Food Inflation Triggers: Is It Biden? Covid-19? Russia’s Invasion?


In a document released in March of this year by the Government Accountability Office (GAO), food inflation from 2021 to 2022 rose by 11.0%, the largest increase in food prices in over 40 years. The GAO also states that the rate of food inflation in the previous 10 years ending in 2022 was about 2.0% per year.

What causes food inflation? Are food prices trending higher or lower?

Causes of Food Inflation

There is a belief among some that policies from the Biden administration are the reason inflation is high. While government policies can certainly impact consumer prices, they are not a primary cause in most cases. What’s causing the present round of food inflation? Inflation exists when demand exceeds supply. Therefore, we must look at the underlying causes.

Supply: General

Getting food to the consumer involves three steps: production, processing, and distribution. Production costs vary based on the cost of feeding animals, the price of fertilizer, and animal and plant disease. Processing and distribution costs are affected by the cost of packaging and other materials. The supply of workers is another major factor, which of course, was interrupted by Covid-19.

Supply: Production

In America, most farm animals live on factory farms and are fed a diet of grains. The pandemic plus the Russian invasion of Ukraine (a major exporter of grains), have contributed to a reduction in the supply of feed. In addition, due to the pressure to mass produce for maximum profit, these animals are housed in tight quarters rather than allowed to roam about. Because of the lack of space, sanitary conditions are less than ideal as animals are forced to live in their own excrement, resulting in a higher incidence of disease. Therefore, large doses of antibiotics are given to keep these animals from getting sick. These are a few of the factors contributing to a higher cost for consumers. Perhaps the greatest contributor is the war between Russia and Ukraine.

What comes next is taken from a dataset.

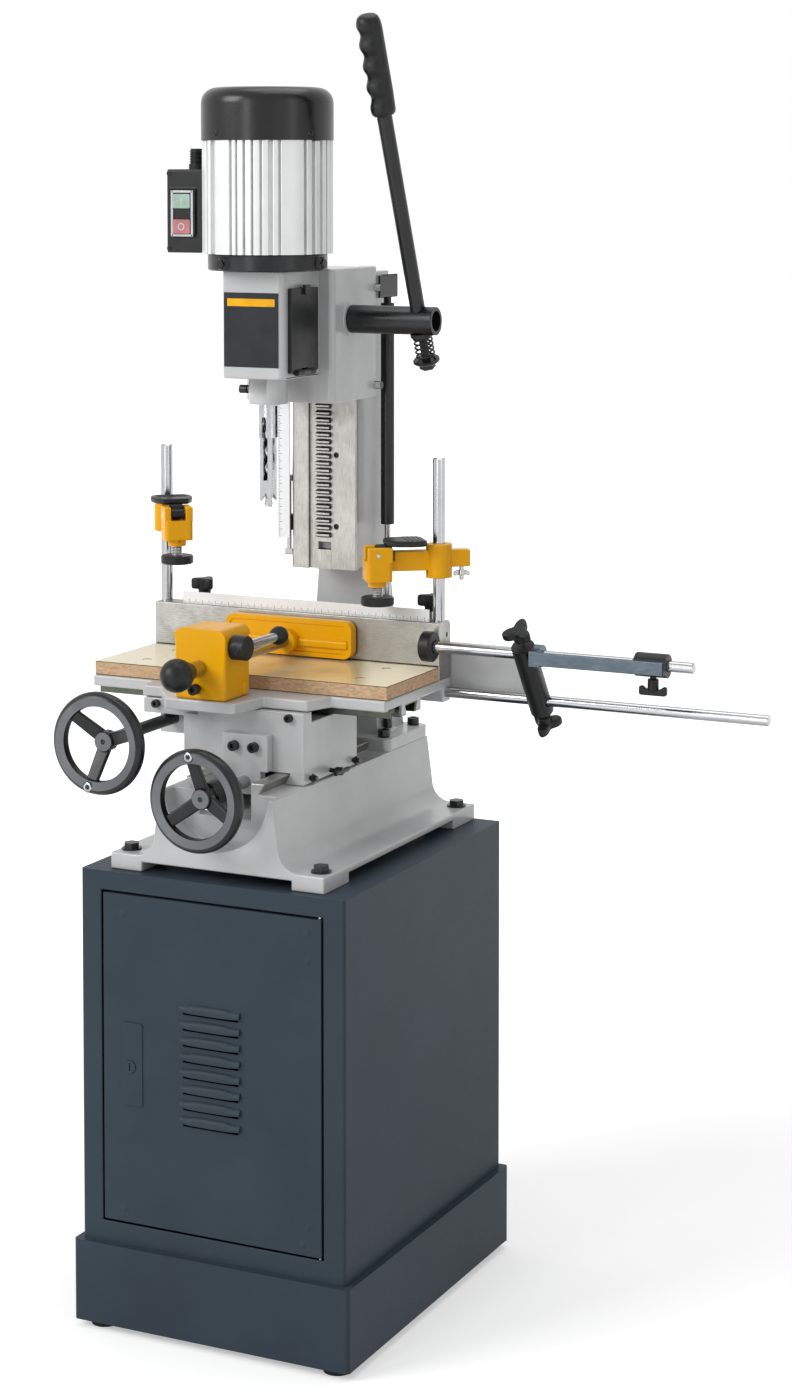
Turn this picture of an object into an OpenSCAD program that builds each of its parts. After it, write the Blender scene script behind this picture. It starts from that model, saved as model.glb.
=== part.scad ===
// Floor-standing hollow-chisel mortiser: cabinet stand, cross-slide table and sliding head.
// Frame: +X to the operator's right, +Y to the back, +Z up; origin on the floor under the
// middle of the cabinet. Millimetres.

/* [Cabinet stand] */
// Height of the rubber feet
foot_h = 10; // [6:1:20]
// Radius of the rubber feet
foot_r = 18; // [14:1:22]
// Radius of the floor bolt hole through each foot
floor_hole_r = 5.5; // [3:0.5:7]
// Floor bolt spacing, left to right
floor_pitch_x = 330; // [290:5:335]
// Floor bolt spacing, front to back
floor_pitch_y = 420; // [380:5:425]
// Width of the plinth
plinth_w = 388; // [376:2:400]
// Depth of the plinth
plinth_d = 478; // [466:2:490]
// Height of the plinth
plinth_h = 103; // [80:1:120]
// Sheet thickness of the plinth and cabinet
sheet = 3; // [2:0.5:4]
// Width of the cabinet
cabinet_w = 370; // [366:2:374]
// Depth of the cabinet
cabinet_d = 460; // [456:2:464]
// Height of the cabinet
cabinet_h = 472; // [455:1:500]
// Width of the door
door_w = 306; // [296:2:310]
// Height of the door
door_h = 415; // [395:1:425]
// Height of the door's lower edge above the cabinet's floor
door_z = 30; // [20:1:35]
// Gap round the door
door_gap = 3; // [3:0.1:3.6]
// Depth of the door's folded edge
door_t = 15; // [12:1:18]
// Number of louvres in the door
louvre_n = 8; // [4:1:9]
// Pitch of the louvres
louvre_pitch = 20; // [17:1:22]
// Length of a louvre
louvre_w = 78; // [50:2:100]

/* [Base casting] */
// Width over the base lugs
base_w = 300; // [290:2:310]
// Length of the base
base_l = 440; // [430:2:446]
// Set-back of the base from the cabinet's middle
base_y = 4; // [0:1:6]
// Height of the base up to its shoulders
base_h = 107; // [100:1:112]
// Width of the base at its shoulders
base_top_w = 160; // [156:1:164]
// Thickness of the lugs
lug_t = 21; // [18:1:24]
// Clear height under the base between the lugs
arch_h = 12; // [8:1:14]
// Radius of the hex bolts in the lugs
lug_bolt_r = 6; // [5:0.5:7]
// Lug bolt spacing, left to right
lug_pitch_x = 268; // [262:2:272]
// Lug bolt spacing, front to back, on a base 440 mm long
lug_pitch_y = 392; // [386:2:398]
// Height of the dovetail ways above the shoulders
way_h = 14; // [12:1:16]
// Half width over the tops of the two ways
way_half = 56; // [54:1:58]
// Half width of the channel between the ways
channel_half = 36; // [34:1:38]
// Radius of the scoop in front of the handwheel
scoop_r = 72; // [68:1:73]

/* [Column] */
// Half width of the column's foot
column_foot_half = 80; // [78:1:80]
// Thickness of the column's foot
column_foot_t = 16; // [12:1:20]
// Front face of the slideway
slide_y = 75; // [75:0.5:76]
// Half width of the slideway
slide_half = 46.5; // [46:0.5:48]
// Half width of the column behind the slideway
neck_half = 38; // [36:1:39]
// Height of the slideway's lower end above the floor
slide_bottom = 933; // [925:1:940]
// Length of the slideway
slide_l = 389; // [380:1:395]

/* [Head] */
// How far the head slides down
head_travel = 100; // [60:5:100]
// Front face of the head
head_front = -120; // [-124:1:-116]
// Half width of the head's nose
nose_half = 44; // [42:1:46]
// Half width of the head round the slideway
head_half = 64; // [62:1:66]
// Height of the head's lower edge above the floor
head_bottom = 1160; // [1158:1:1164]
// Height of the head's top above the floor
head_top = 1331; // [1328:1:1336]
// Distance of the spindle in front of the machine's middle
spindle_y = -77; // [-79:0.5:-75]
// Radius of the motor over its fins
motor_r = 82; // [80:0.5:84]
// Number of cooling fins
fin_n = 40; // [24:2:48]
// Height of the motor body
motor_h = 141; // [130:1:150]
// Height of the fan cover
fan_cover_h = 66; // [60:1:72]
// Height of the motor flange
flange_h = 21; // [18:1:24]
// Side of the square chisel
chisel_s = 16; // [14:0.5:17]
// Length of the chisel below its shank
chisel_l = 80; // [60:1:90]

/* [Feed lever] */
// Tooth module of the feed rack and pinion
feed_module = 3; // [3:0.1:3.1]
// Teeth of the feed pinion
feed_teeth = 32; // [30:1:32]
// Radius of the lever hub
hub_r = 18; // [16:0.5:20]
// Distance of the hub's open end from the machine's middle
hub_end = 186; // [184:1:190]
// Distance of the lever from the machine's middle
lever_x = 163; // [160:1:164]
// Radius of the lever rod
lever_r = 9.5; // [8:0.5:10]
// Length of the lever above its hub
lever_l = 406; // [360:2:420]
// Lean of the lever towards the front at rest, in degrees
lever_lean = 21.5; // [15:0.1:24]
// Curls of the lever spring
spring_turns = 5; // [4:1:6]
// Radius of the spring wire
spring_wire = 1.3; // [1:0.1:1.4]

/* [Cross slides] */
// Distance of the table's middle from the machine's middle at rest
table_x = -46.5; // [-50:0.5:-44]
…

When Russia invaded Ukraine, the cost of feeding animals rose substantially because Ukraine produces a significant portion of the world’s grains. More specifically, Ukraine supplies about 10% of the world’s wheat, 15% of corn, and 13% of barley. When you disrupt that much production, supply is reduced, and prices tend to rise. Corn and wheat are also the most common grains used in cereals. Thus, higher grain costs have had a negative effect on a large segment of the U.S. food supply.

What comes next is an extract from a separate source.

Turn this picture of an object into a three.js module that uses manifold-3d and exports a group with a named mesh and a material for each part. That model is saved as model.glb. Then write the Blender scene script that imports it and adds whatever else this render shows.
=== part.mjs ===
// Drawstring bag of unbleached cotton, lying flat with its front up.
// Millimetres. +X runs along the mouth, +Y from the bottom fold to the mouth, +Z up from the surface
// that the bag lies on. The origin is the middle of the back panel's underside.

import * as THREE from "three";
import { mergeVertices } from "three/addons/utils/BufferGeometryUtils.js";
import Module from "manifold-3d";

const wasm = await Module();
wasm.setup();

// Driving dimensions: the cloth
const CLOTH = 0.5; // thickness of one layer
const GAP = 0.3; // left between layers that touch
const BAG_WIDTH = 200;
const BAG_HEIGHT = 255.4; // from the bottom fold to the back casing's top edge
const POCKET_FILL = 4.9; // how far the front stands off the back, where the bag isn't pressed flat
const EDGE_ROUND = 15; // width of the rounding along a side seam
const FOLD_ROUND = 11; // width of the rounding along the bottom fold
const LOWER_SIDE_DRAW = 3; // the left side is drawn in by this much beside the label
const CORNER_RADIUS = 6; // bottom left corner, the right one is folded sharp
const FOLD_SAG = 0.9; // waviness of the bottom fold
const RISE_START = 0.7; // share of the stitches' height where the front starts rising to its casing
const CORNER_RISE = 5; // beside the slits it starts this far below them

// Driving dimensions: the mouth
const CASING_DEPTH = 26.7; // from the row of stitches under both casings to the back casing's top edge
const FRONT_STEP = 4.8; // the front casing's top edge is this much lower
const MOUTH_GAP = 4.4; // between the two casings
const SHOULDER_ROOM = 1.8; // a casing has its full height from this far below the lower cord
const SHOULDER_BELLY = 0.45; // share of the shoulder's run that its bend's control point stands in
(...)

Supply: The Federal Government

When the supply chain was disrupted during the pandemic, the FDA provided some regulatory relief by allowing food that was destined for restaurants to be diverted to grocery stores. This action was important to avoid even worse shortages and higher food prices. In addition, the USDA supplied funds to meat and poultry processors so they could expand their operations. The agency also provided funds to help expand fertilizer manufacturing. Despite these and other actions, the benefits were somewhat limited.

Demand

The other side of the equation is demand. As mentioned, if demand exceeds supply, prices tend to rise and vice versa. We clearly had a reduction in supply, which began during Covid-19. In response, the federal government passed a series of bills designed to stimulate the economy. In short, the federal government added a great deal of money to the system. This excess money increased consumer demand, which further exacerbated the supply-demand imbalance. In other words, the gap between supply and demand widened considerably. Therefore, the federal government, in its attempt to support the economy, became a significant catalyst in creating the highest inflation in over 40 years. When Congress increases spending, its members seek to appropriate money for their constituents, and it becomes like a spiked punchbowl where everyone wants to drink.

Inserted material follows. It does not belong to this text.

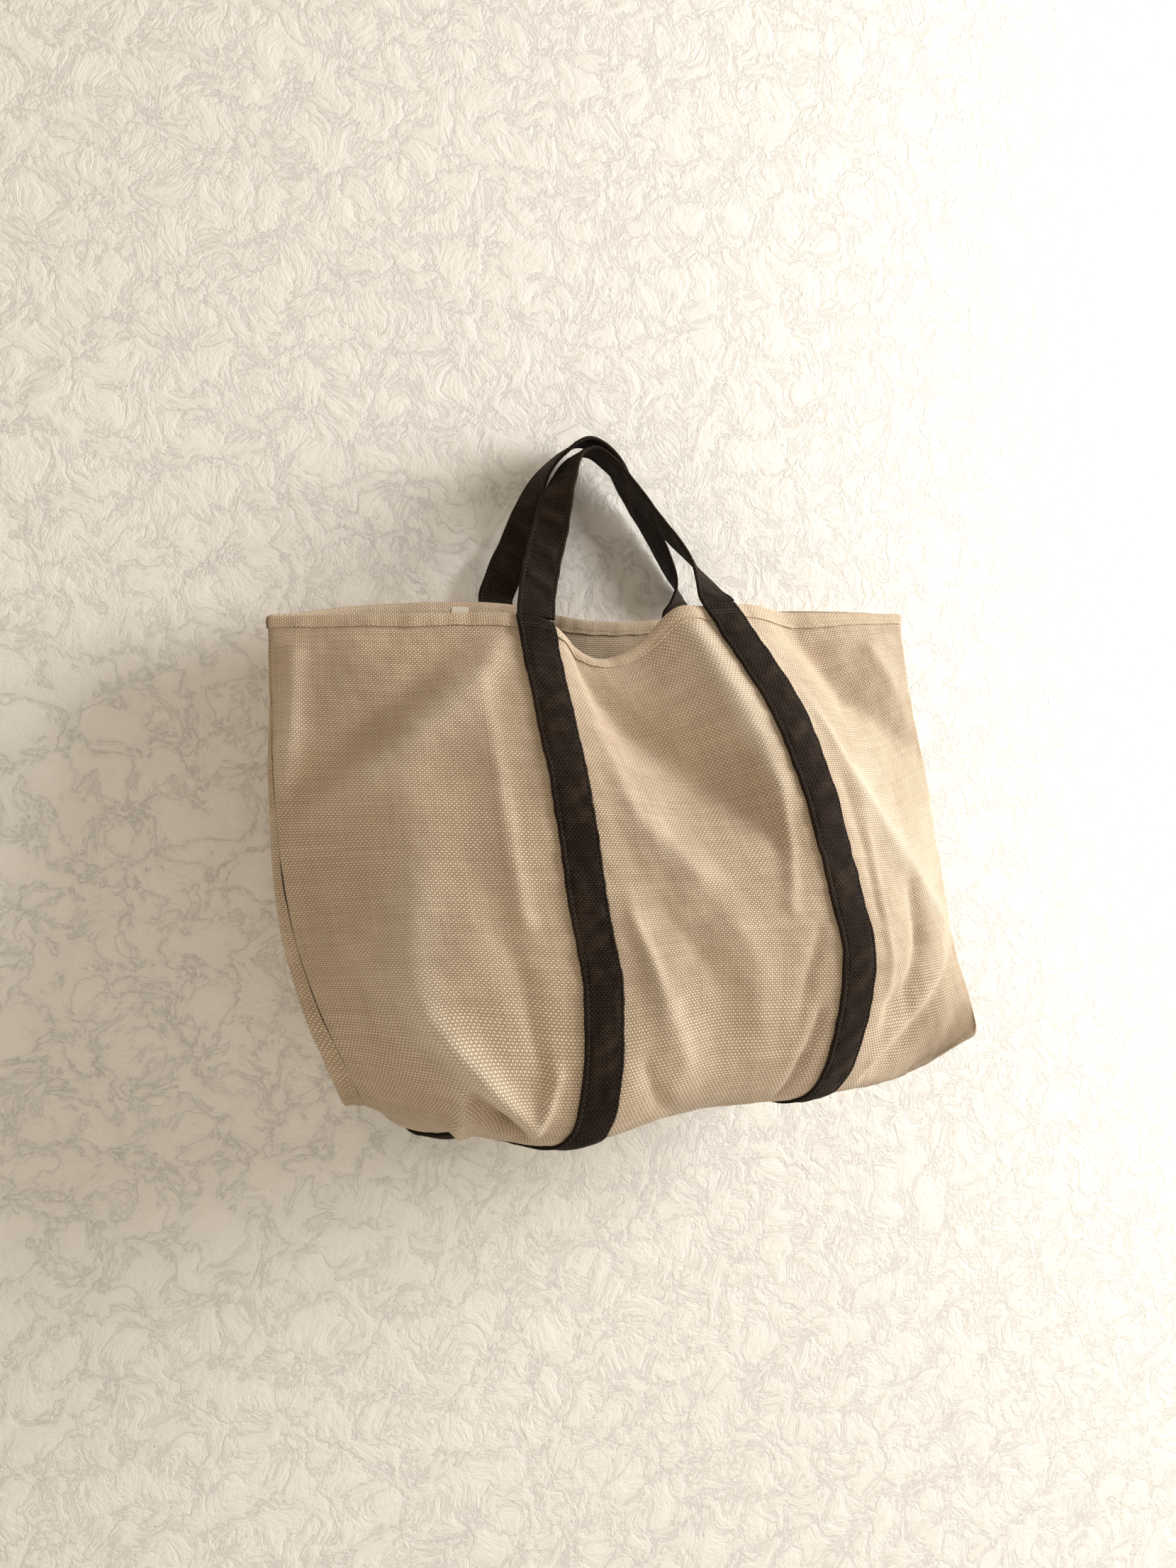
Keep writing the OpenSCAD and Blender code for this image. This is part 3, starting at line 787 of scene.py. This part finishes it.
class Band:
    """A strap or handle: its stations along its length, and where a point of each one lies."""

    def __init__(self, lengths, point_at, seed):
        self.lengths = lengths
        self.point_at = point_at
        self.seed = seed

    def puckers(self, along, across):
        """Cross ridges between the two lines of stitches, in metres."""
        slanted = along + 0.35 * across
        ridge = LONG_PUCKER[0] * ripple(slanted, 0.25 * across, self.seed, LONG_PUCKER[1])
        fine = SHORT_PUCKER[0] * ripple(slanted, 0.5 * across, self.seed + 4, SHORT_PUCKER[1])
        return (ridge + fine) * (1 - ease((np.abs(across) - 6.5 * MM) / (3 * MM)))

    def piece(self, name, replaced):
        """The band itself: uneven along its edges, and wandering a little from side to side."""
        across, out = FULL_SECTION.T[:, None, :]
        along = self.lengths[:, None]
        pucker = self.puckers(along, across)
        edge = 0.3 * MM * ripple(along, 0 * across, self.seed + 2, 0.021) * np.sign(across)
        side_on = np.clip(np.abs(across) / STRAP_HALF_WIDTH, 0, 1) ** 2
        shift = 0.5 * MM * ripple(along, 0 * across, self.seed + 6, 0.09)
        station = np.arange(len(self.lengths))[:, None]
        rings = self.point_at(station, across + edge * side_on + shift,
                              out + np.where(out >= 0, pucker, pucker * 0.8))
        wear_and_painted_fold_shade = (np.clip(pucker / (0.55 * MM), -0.3, 0.8) * CREST_WEAR
                + np.where(np.abs(across) > EDGE_WEAR_FROM, EDGE_WEAR, 0))
        return tube_piece(name, rings, length_round(FULL_SECTION), self.lengths, "strap", replaced,
                          wear_and_painted_fold_shade)

    def stitches(self, name, faces):
        return stitches_piece(name, self.runs(faces), "strap_thread", *STRAP_STITCH)

    def runs(self, faces):
        """The lines of stitches, along both edges of each face."""
        made = []
        stations = np.arange(len(self.lengths))
        for across in (-STITCH_INSET, STITCH_INSET):
            for face in faces:
                low = self.point_at(stations, across, 0.0)
                points = self.point_at(stations, across, face * STITCH_OUT)
                made.append((points, unit(points - low)))
        return made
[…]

When Congress passed the Inflation Reduction Act in 2022, despite its name, the net result was likely an increase in inflation, rather than a decrease. Why? The bill contains numerous tax credits and deductions for businesses and individuals, which helps boost economic growth.

The Federal Reserve also played a key role. In hindsight, the Fed kept interest rates too low for too long and held the belief that inflation was going to be transitory. Both issues contributed to the present round of inflation.

The gap between supply and demand has improved, but there is still a good deal of government stimulus in the system and the economy is running hotter than the Fed would like. While food inflation has declined a bit, it is still too high. Perhaps it will normalize soon, but with the coming election, it’s more likely that Washington will continue spending, which will stimulate the economy and make it more difficult to get inflation down to the Fed’s target of 2.0%. It’s quite possible the Fed will need to be more aggressive in its battle against inflation.